The architecture incorporates a nested model configuration where a 4 billion parameter active memory model includes a 2 billion parameter submodel trained via MatFormer. This enables dynamic switching between performance modes without loading separate models. Additional techniques like KVC sharing and activation quantization further reduce latency and enhance response speed, improving mobile response time by 1.5 times compared to Gemma 3 4B while delivering better output quality.

Performance and Capabilities

Gemma 3n excels in automatic speech recognition and translation, achieving a 50.1% score on the multilingual WMT24++ (ChrF) benchmark across languages including Japanese, German, Korean, Spanish, and French. Its mix’n’match capability allows developers to create submodels optimized for various trade-offs between quality and latency. The model supports interleaved inputs from multiple modalities (text, audio, images, video), enabling rich and natural context-aware interactions.
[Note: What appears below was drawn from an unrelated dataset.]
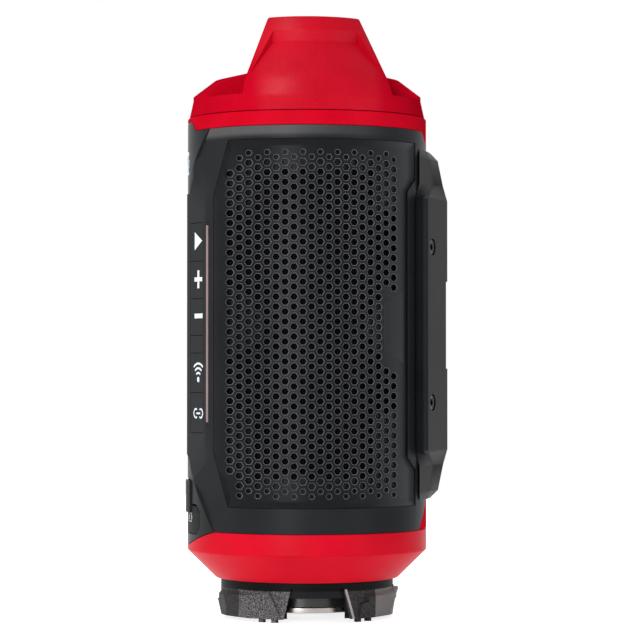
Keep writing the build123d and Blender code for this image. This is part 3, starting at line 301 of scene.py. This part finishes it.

Operating fully offline, Gemma 3n ensures user privacy and reliability without internet connectivity. Practical applications include live visual and auditory feedback, context-aware content generation, and advanced voice-based functionalities.

Collaboration and Availability

Developed through collaboration among Google, DeepMind, Qualcomm, MediaTek, and Samsung System LSI, Gemma 3n offers preview access via Google AI Studio and Google AI Edge, featuring comprehensive text and image processing tools.

This breakthrough sets a new standard for mobile AI by balancing computational efficiency, privacy, and responsiveness, making sophisticated, real-time multimodal AI accessible directly on everyday devices.